Frequently Asked Questions
Can a Raspberry Pi work as a pfSense router?
No, pfSense does not officially support ARM hardware. The Pi runs OpenWrt or OPNsense (experimental ARM port). For pfSense, use x86 mini PC hardware like the Topton N100 or Protectli Vault.
What is the maximum speed for Pi 5 router?
500–700 Mbps WAN throughput without IDS. With Suricata IDS enabled, drops to 200–400 Mbps. The bottleneck is the USB Ethernet adapter for the second NIC, which caps at 300–500 Mbps real-world performance.
Is the Raspberry Pi 5 faster than Pi 4 for routing?
Yes, roughly 2x throughput improvement.

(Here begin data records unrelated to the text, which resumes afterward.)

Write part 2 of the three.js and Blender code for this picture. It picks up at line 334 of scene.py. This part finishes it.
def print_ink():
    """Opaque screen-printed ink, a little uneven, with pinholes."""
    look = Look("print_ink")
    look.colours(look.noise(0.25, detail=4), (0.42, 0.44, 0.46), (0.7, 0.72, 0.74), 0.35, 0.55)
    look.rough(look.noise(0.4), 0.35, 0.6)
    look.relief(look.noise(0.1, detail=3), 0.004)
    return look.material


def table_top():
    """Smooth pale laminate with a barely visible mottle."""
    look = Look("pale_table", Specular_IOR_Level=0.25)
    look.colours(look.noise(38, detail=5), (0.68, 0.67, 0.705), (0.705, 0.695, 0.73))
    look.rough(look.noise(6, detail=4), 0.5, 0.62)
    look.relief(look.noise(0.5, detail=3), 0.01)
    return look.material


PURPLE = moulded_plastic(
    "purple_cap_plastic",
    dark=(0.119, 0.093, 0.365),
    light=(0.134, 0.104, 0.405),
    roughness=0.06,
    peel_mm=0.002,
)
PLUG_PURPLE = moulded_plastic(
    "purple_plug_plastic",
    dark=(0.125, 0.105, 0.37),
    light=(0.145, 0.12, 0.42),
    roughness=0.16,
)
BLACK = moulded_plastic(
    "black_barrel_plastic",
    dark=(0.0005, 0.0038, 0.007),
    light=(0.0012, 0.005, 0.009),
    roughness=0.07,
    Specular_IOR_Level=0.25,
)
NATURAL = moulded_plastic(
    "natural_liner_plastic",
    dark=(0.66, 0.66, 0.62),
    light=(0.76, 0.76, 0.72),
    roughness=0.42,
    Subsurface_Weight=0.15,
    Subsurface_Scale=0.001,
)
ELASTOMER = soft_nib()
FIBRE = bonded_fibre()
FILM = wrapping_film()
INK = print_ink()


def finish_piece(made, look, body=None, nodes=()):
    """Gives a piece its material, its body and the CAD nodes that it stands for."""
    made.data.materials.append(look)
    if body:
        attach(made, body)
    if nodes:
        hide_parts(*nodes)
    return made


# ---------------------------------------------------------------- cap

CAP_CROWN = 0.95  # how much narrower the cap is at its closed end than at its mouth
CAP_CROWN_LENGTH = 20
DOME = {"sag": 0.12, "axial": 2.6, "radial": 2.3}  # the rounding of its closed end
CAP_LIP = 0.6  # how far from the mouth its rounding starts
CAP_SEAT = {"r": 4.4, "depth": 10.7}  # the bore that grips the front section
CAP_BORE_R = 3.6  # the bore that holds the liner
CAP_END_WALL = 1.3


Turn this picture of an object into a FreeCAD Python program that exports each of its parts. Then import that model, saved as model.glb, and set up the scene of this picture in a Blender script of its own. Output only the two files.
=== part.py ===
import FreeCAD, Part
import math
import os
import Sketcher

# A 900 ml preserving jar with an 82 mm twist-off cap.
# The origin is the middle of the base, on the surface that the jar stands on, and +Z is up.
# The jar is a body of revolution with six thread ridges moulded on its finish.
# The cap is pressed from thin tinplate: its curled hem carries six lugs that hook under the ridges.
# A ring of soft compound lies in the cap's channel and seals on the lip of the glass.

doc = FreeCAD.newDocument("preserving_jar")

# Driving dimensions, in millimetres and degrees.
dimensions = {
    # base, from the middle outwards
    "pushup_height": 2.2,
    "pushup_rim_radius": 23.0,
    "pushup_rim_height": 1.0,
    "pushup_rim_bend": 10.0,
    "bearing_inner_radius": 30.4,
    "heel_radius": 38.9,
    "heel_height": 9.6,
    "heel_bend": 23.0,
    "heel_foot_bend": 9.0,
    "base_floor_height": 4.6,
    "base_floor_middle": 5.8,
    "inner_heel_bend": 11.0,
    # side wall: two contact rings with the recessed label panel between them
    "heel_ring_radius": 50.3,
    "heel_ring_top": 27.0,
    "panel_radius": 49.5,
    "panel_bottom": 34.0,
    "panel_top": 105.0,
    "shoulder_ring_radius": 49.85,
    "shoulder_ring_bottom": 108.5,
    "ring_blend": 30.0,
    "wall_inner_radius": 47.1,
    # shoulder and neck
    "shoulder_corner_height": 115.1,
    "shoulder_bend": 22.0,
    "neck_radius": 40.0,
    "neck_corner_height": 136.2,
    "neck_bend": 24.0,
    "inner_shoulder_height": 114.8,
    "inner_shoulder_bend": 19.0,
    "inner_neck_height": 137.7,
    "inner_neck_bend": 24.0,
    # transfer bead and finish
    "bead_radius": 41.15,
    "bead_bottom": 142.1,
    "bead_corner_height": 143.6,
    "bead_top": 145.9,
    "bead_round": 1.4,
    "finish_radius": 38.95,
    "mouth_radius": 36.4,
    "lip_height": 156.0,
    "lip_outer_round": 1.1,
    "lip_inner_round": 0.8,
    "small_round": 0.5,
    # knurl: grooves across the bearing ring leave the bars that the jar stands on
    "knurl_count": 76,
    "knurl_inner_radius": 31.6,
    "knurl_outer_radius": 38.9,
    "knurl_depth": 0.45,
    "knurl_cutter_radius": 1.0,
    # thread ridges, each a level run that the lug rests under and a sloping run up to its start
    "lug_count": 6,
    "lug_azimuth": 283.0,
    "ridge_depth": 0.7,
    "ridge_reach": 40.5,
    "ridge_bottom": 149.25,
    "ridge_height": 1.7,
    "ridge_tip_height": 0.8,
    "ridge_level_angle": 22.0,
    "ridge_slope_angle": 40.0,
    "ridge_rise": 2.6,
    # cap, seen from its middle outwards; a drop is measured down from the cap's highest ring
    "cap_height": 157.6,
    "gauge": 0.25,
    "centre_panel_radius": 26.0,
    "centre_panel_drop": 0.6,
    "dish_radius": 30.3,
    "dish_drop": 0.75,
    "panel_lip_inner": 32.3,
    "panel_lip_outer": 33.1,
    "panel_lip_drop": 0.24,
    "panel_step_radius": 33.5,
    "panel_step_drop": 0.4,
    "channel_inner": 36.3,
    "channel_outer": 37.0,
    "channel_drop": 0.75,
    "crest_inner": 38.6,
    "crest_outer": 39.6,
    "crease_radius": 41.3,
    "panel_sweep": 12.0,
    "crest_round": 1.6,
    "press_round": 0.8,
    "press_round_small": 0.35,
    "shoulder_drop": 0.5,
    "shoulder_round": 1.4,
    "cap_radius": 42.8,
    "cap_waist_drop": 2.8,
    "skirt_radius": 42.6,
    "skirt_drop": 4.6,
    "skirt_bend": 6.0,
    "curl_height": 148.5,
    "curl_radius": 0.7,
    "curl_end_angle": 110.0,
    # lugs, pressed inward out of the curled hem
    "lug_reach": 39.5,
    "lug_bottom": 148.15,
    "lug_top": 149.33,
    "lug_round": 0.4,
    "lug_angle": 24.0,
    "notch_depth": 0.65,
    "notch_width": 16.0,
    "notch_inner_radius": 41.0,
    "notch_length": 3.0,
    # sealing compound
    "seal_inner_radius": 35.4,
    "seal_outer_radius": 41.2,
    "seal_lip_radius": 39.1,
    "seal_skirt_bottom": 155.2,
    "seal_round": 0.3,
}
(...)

Pi 4 hits 200–300 Mbps without IDS; Pi 5 hits 500–700 Mbps. The Pi 5’s PCIe-attached gigabit Ethernet is dramatically better than the Pi 4’s USB-based gigabit.
Will a Pi router SD card fail?
Yes, consumer SD cards typically fail after 18–24 months of continuous router operation. Use industrial-grade SD cards or boot from a USB SSD instead. The Pi 5 supports USB SSD boot natively which provides 10–100x more write endurance.

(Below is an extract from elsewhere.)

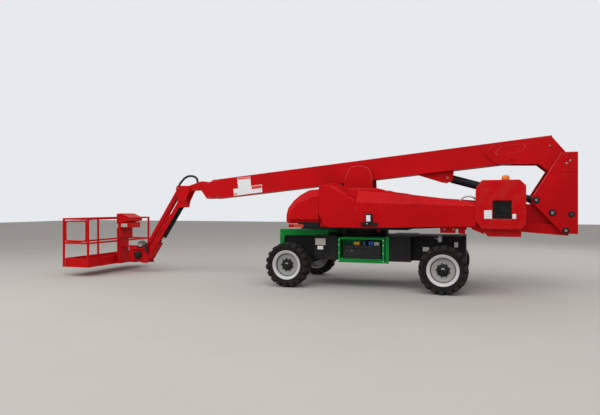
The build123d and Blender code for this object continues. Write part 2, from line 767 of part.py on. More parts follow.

Does the Pi 5 need a second NIC for routing?
Yes. pfSense, OPNsense, and OpenWrt all need at least 2 network interfaces (WAN + LAN). The Pi has one onboard gigabit Ethernet; add a USB 3.0 Gigabit or 2.5G Ethernet adapter for the second port.
Can I run OPNsense on Raspberry Pi?
Yes, via the experimental ARM port. Works for basic routing and firewall use cases but rougher around edges than the x86 version. OpenWrt is more mature on Pi hardware and is the practical default for ARM-based router builds.
Should I buy a Pi or a mini PC for router?
Mini PC for any modern home network. The Topton N100 with verified Intel NICs at $250 vastly outperforms a Pi 5 router build at $160 and provides better reliability. Choose Pi only for learning, low-bandwidth connections, or backup routers.